> **WHAT NEEDS TO BE DONE**:
Across the entries, how many lines have the string "OpenSCAD" in them? Reply with only a number.

> **GIVEN DATA**:
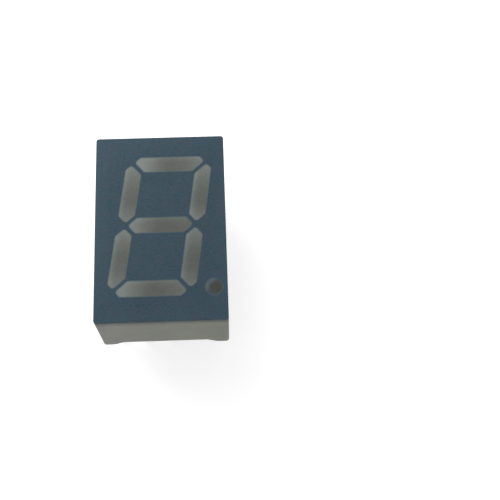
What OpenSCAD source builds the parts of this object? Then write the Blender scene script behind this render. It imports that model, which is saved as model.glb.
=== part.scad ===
// Single-digit seven segment LED display, ten pins in two rows, for a circuit board.
//
// Frame: the origin is the middle of the pin pattern on the seating plane, which is
// the underside of the four feet. +Z leaves the face, +Y goes to the top of the
// digit and +X to its right. The pins hang below z = 0.
//
// Build, from the face down: a moulded housing whose light wells narrow from the
// segment windows to the dies, a resin window in each well, dies and bond wires on
// the front of a circuit board, pins through the board, and dark potting behind it.

/* [Housing] */
// Width of the housing across the digit
body_w = 12.6; // [12.0:0.1:16]
// Length of the housing along the digit
body_l = 19.0; // [18.4:0.1:24]
// Depth from the face to the underside of the feet
body_h = 8.0; // [7.4:0.1:10]
// Thickness of the side walls behind the wells
wall_t = 0.6; // [0.4:0.05:0.7]
// Radius of the four upright corners
corner_r = 0.3; // [0.1:0.05:0.5]
// Thickness of the ink on the face
ink_t = 0.05; // [0.02:0.01:0.1]

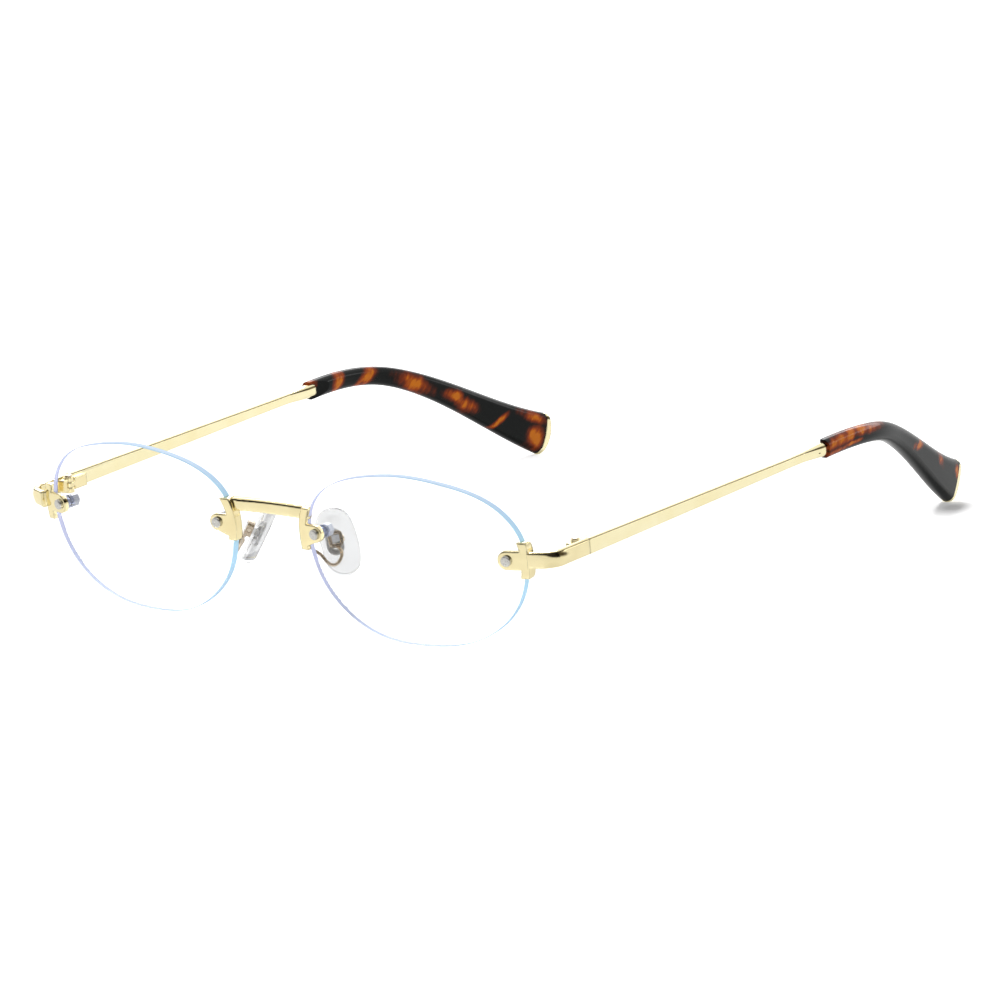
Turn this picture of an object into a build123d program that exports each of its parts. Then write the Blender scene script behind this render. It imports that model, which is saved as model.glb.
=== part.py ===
"""Rimless eyeglasses, modelled as they are worn and then stood on a table.

Wearing frame: x runs to the wearer's left, y runs back along the temples, z is up, and the
origin is midway between the lens centres.  Every left-hand piece is built here and the
right-hand one is its mirror image.  At the end the whole frame is tipped until the lens
bottoms and the temple tips share one plane, z = 0.
"""

import os
from math import cos, degrees, radians, sin, sqrt, tan

from build123d import *

# Lenses
lens_width = 51.6
lens_height = 34.4
lens_gap = 19.65  # between the nasal edges
lens_thickness = 1.4
lens_curve = 130.0  # radius of the mid surface
lens_tilt = 3.2  # degrees, tops forward
lens_wrap = 4.3  # degrees, outer edges back
lens_bevel = 0.15

# Lens fixings, measured from the lens centre towards the temple and up
nasal_screw_at = (-22.65, 3.8)
temporal_screw_at = (22.2, 2.0)
screw_radius = 0.6
screw_head_radius = 1.08
screw_head_height = 0.65
bush_radius = 0.92
bush_flange_radius = 1.35
bush_flange_thickness = 0.6
nut_across_flats = 2.3
nut_height = 1.6
nut_crown = 0.35
bore_clearance = 0.04
seat_gap = 0.02

# Plates that clip over the lens edges
plate_thickness = 0.95
plate_wall = 1.3
plate_edge_gap = 0.08
plate_lap = 0.35  # how far the front flange laps the lens
nose_lug_radius = 1.7
end_lug_radius = 1.9
plate_corner = 0.5
nose_plate_low = 0.3
nose_plate_high = 8.8
nose_plate_depth_top = 3.2
nose_plate_depth_low = 2.8
nose_gusset = 1.6  # below the lug, where it meets the wall
end_plate_low = -1.6
end_plate_high = 5.6
end_plate_depth = 3.1
end_plate_corner = 0.9

# Bridge bar
bridge_height = 7.4
bridge_tall = 2.6
bridge_deep = 2.0
bridge_round = 0.55
bridge_front = -0.52
bridge_rise = 0.35
bridge_bow = 0.5
bridge_overlap = 0.25  # into the nose plates, where it is cut flush

# Nose pads, their boxes and arms
pad_bottom = (12.4, 5.5, -6.4)
pad_top = (7.0, 9.3, 5.4)
pad_face = (-0.65, 0.582, -0.487)  # the way the contact face looks
pad_length = 14.0
pad_width = 7.7
pad_thickness = 2.4
pad_outset = 0.7  # of its outline, away from the nose plate
pad_round_front = 1.1
pad_round_back = 0.6
insert_length = 5.4
insert_width = 3.4
insert_thickness = 0.5
insert_eye = 0.55
neck_length = 1.4
neck_width = 1.5
box_length = 3.1
box_width = 2.9
box_depth = 1.4
box_corner = 0.9
box_gap = 0.5  # pad back to box rim
box_play_length = 0.3
box_play_width = 0.08
pad_screw_radius = 0.4
pad_screw_head_radius = 0.6
pad_screw_head_height = 0.25
pad_arm_radius = 0.33
arm_root_up = 1.1  # above the foot of the nose plate
arm_root_back = 2.1

# Side arms, hinges and temples
side_height = 2.5
side_inner_offset = 31.9  # arm centre line outboard of the lens centre
arm_height = 3.3
side_thickness = 1.2
side_round = 0.4
arm_start = (27.15, 2.57)  # outboard of the lens centre, and back
arm_slope = 25.0  # degrees back from straight out
arm_bend = 3.5
seam_at = 14.94  # back end of the arm
seam_gap = 0.12
hinge_at = 13.5  # the axis lies inside the arm, in front of the seam
barrel_radius = 1.0
hinge_height = 3.3
front_leaf_length = 2.2
temple_leaf_length = 4.6
leaf_height = 2.5
leaf_width = 1.75
knuckle_gap = 0.04
arm_gap = 0.12  # between the temple leaf and the arm it turns beside
hinge_screw_radius = 0.5
hinge_screw_head_radius = 0.78
hinge_screw_head_height = 0.3
temple_waist_at = 78.0
temple_waist_height = 2.05
collar_start_at = 83.0
collar_height = 2.8
collar_width = 2.5
collar_straight = 1.5
collar_depth = 1.0  # inside the tip's mouth
edge_round = 0.18
dimple_radius = 0.5
dimple_back = 2.6  # in front of the tip mouth
dimple_depth = 0.25

# Temple tips
mouth_at = 89.7
tip_mouth_height = 3.8
tip_mouth_width = 3.6
tip_end_height = 9.4
tip_end_width = 3.2
tip_round = 1.55
flare_start = 0.2  # share of the tip's length that stays straight
flare_power = 2.0
tip_sections = 20
tip_end_drop = 23.45  # below the temple line
tip_end_back = 148.5
tip_end_in = 13.6
tip_end_sag = 0.8
cap_sag = 1.7
cap_thickness = 0.55  # at its corners
core_radius = 0.75
core_length = 46.0

pitch_steps = 6  # enough for the standing pitch to settle

os.makedirs("parts", exist_ok=True)
pieces = []


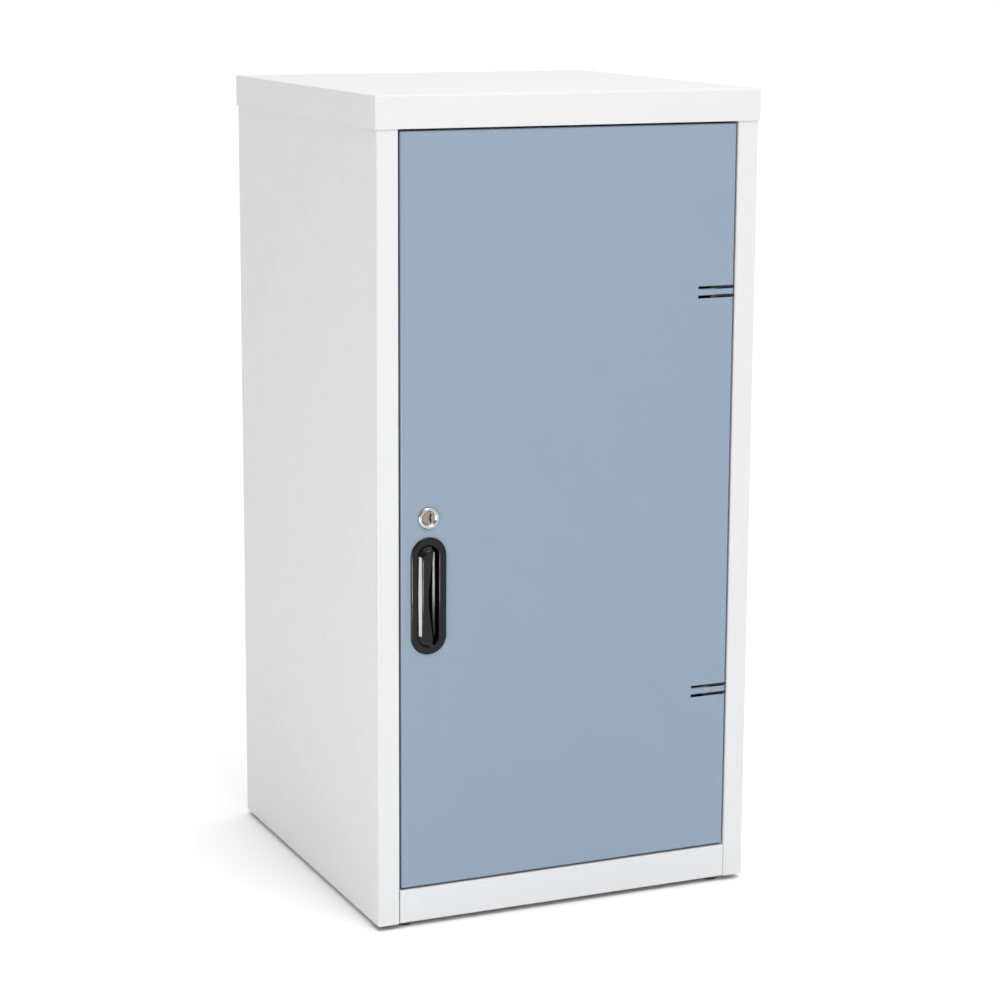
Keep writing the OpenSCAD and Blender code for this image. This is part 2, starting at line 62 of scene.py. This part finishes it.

> **SOLVED EXERCISE**:
2